Work to complete
Repeat the whole listing below, word for word.

::: Collected material :::

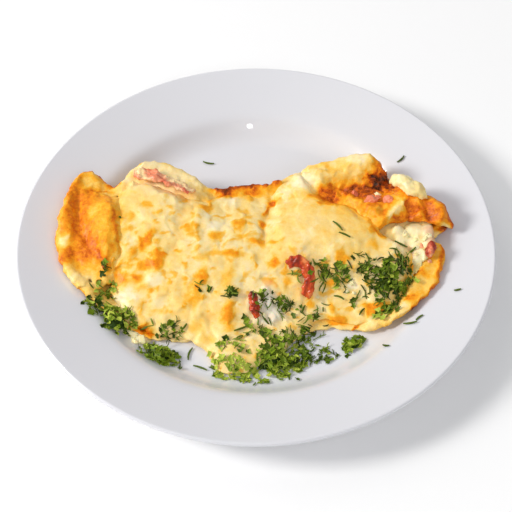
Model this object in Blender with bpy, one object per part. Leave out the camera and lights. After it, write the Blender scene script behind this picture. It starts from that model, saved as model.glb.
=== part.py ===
"""Folded omelette under melted cheese, served on a rimmed dinner plate.

The plate is turned about +Z and stands on its foot ring at z = 0. The omelette lies along X: one egg
sheet folded over at the back, a filling between its two leaves, a blanket of melted cheese on top, and
the ham, pepper, curd and herbs that lie on it. All lengths below are millimetres until they are built.

Each piece of food is a stack of heights over the plate: how high the sheet lies, how thick the omelette
is there, and what covers it. Every piece takes its top and bottom from that one stack, so they fit.
"""

import math

import bmesh
import bpy
import numpy as np

MM = 0.001
GAP = 0.5  # air between two pieces that touch

# The plate
PLATE_R = 135.0
RIM_Z = 24.0
SHOULDER_R = 97.0  # where the rim breaks down into the well
SHOULDER_Z = 14.0
FLOOR_R = 84.0
FLOOR_Z = 5.5
WALL_POWER = 1.6  # how hollow the well's wall is
FOOT_OUTER_R, FOOT_INNER_R = 87.0, 82.0
BASE_Z = 1.8  # underside inside the foot ring
RIM_THICKNESS = 4.2
PLATE_SEGMENTS = 64

# The egg sheet
LEAF = 3.5  # thickness of one leaf of the fold
FOLD_DEPTH = 5.0  # how far the round of the fold runs in from the back edge
COVER = 3.6  # thickness of the melted cheese
THIN_SHARE = 0.34  # most of the local height that one layer may take near an edge
SPAN = 140  # half the width of the height maps

# Driving curves of the omelette along X, as (x, value)
BACK_EDGE = [
    (-113, 6), (-110, 26), (-105, 39), (-100, 46), (-95, 46), (-89, 41), (-84, 36), (-79, 38), (-73, 46),
    (-64, 52), (-54, 52), (-46, 49), (-38, 44), (-30, 39), (-22, 35), (-14, 36), (0, 38.5), (10, 40),
    (18, 45), (28, 49), (42, 53), (58, 57), (67, 57), (74, 50), (80, 42), (88, 38.5), (96, 32), (103, 25),
    (109, 15), (111, 8),
]  # fmt: skip
FRONT_EDGE = [
    (-113, -5), (-110.5, -15), (-105, -27), (-98, -35), (-88, -43), (-75, -53), (-60, -61), (-45, -62),
    (-25, -62), (0, -62), (20, -59), (36, -54), (50, -55), (64, -55.5), (74, -53.5), (84, -48), (92, -41),
    (99, -32), (103.5, -23), (106, -14), (107.5, -6), (109.5, 0), (111, 4),
]  # fmt: skip
UPPER_LEAF_EDGE = [
    (-113, -5), (-110.5, -14.5), (-105, -26.5), (-98, -33), (-90, -37), (-82, -31), (-70, -25), (-40, -28),
    (0, -24), (30, -16), (55, -6), (66, 0), (76, 5), (88, 8), (98, 6), (106, 3), (111, 4),
]  # fmt: skip
THICKNESS = [
    (-113, 8), (-108, 12), (-100, 15), (-90, 17), (-80, 21), (-62, 24), (-40, 23), (-15, 22), (10, 22),
    (40, 23), (60, 23), (78, 20), (95, 16), (105, 12), (111, 8),
]  # fmt: skip
CHEESE_FRONT = [
    (-81, -10), (-79, -19), (-77, -30), (-73, -42), (-67, -51), (-59, -57.5), (-48, -61), (-36, -62),
    (-28, -68), (-20, -80), (-9, -82), (2, -78), (14, -70), (24, -60), (36, -50), (50, -52), (62, -52),
    (72, -48), (81, -38), (88, -24),
]  # fmt: skip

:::

Complete answer
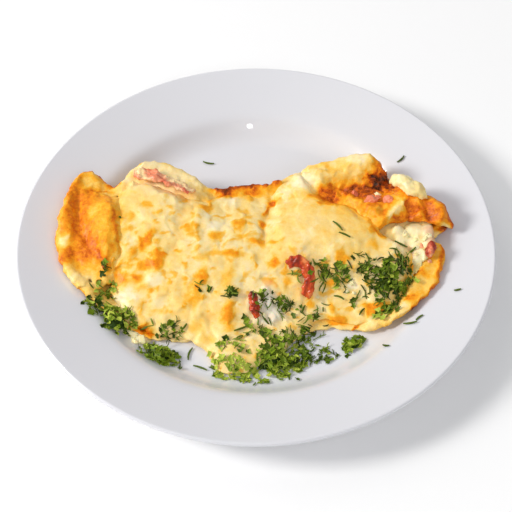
Model this object in Blender with bpy, one object per part. Leave out the camera and lights. After it, write the Blender scene script behind this picture. It starts from that model, saved as model.glb.
=== part.py ===
"""Folded omelette under melted cheese, served on a rimmed dinner plate.

The plate is turned about +Z and stands on its foot ring at z = 0. The omelette lies along X: one egg
sheet folded over at the back, a filling between its two leaves, a blanket of melted cheese on top, and
the ham, pepper, curd and herbs that lie on it. All lengths below are millimetres until they are built.

Each piece of food is a stack of heights over the plate: how high the sheet lies, how thick the omelette
is there, and what covers it. Every piece takes its top and bottom from that one stack, so they fit.
"""

import math

import bmesh
import bpy
import numpy as np

MM = 0.001
GAP = 0.5  # air between two pieces that touch

# The plate
PLATE_R = 135.0
RIM_Z = 24.0
SHOULDER_R = 97.0  # where the rim breaks down into the well
SHOULDER_Z = 14.0
FLOOR_R = 84.0
FLOOR_Z = 5.5
WALL_POWER = 1.6  # how hollow the well's wall is
FOOT_OUTER_R, FOOT_INNER_R = 87.0, 82.0
BASE_Z = 1.8  # underside inside the foot ring
RIM_THICKNESS = 4.2
PLATE_SEGMENTS = 64

# The egg sheet
LEAF = 3.5  # thickness of one leaf of the fold
FOLD_DEPTH = 5.0  # how far the round of the fold runs in from the back edge
COVER = 3.6  # thickness of the melted cheese
THIN_SHARE = 0.34  # most of the local height that one layer may take near an edge
SPAN = 140  # half the width of the height maps

# Driving curves of the omelette along X, as (x, value)
BACK_EDGE = [
    (-113, 6), (-110, 26), (-105, 39), (-100, 46), (-95, 46), (-89, 41), (-84, 36), (-79, 38), (-73, 46),
    (-64, 52), (-54, 52), (-46, 49), (-38, 44), (-30, 39), (-22, 35), (-14, 36), (0, 38.5), (10, 40),
    (18, 45), (28, 49), (42, 53), (58, 57), (67, 57), (74, 50), (80, 42), (88, 38.5), (96, 32), (103, 25),
    (109, 15), (111, 8),
]  # fmt: skip
FRONT_EDGE = [
    (-113, -5), (-110.5, -15), (-105, -27), (-98, -35), (-88, -43), (-75, -53), (-60, -61), (-45, -62),
    (-25, -62), (0, -62), (20, -59), (36, -54), (50, -55), (64, -55.5), (74, -53.5), (84, -48), (92, -41),
    (99, -32), (103.5, -23), (106, -14), (107.5, -6), (109.5, 0), (111, 4),
]  # fmt: skip
UPPER_LEAF_EDGE = [
    (-113, -5), (-110.5, -14.5), (-105, -26.5), (-98, -33), (-90, -37), (-82, -31), (-70, -25), (-40, -28),
    (0, -24), (30, -16), (55, -6), (66, 0), (76, 5), (88, 8), (98, 6), (106, 3), (111, 4),
]  # fmt: skip
THICKNESS = [
    (-113, 8), (-108, 12), (-100, 15), (-90, 17), (-80, 21), (-62, 24), (-40, 23), (-15, 22), (10, 22),
    (40, 23), (60, 23), (78, 20), (95, 16), (105, 12), (111, 8),
]  # fmt: skip
CHEESE_FRONT = [
    (-81, -10), (-79, -19), (-77, -30), (-73, -42), (-67, -51), (-59, -57.5), (-48, -61), (-36, -62),
    (-28, -68), (-20, -80), (-9, -82), (2, -78), (14, -70), (24, -60), (36, -50), (50, -52), (62, -52),
    (72, -48), (81, -38), (88, -24),
]  # fmt: skip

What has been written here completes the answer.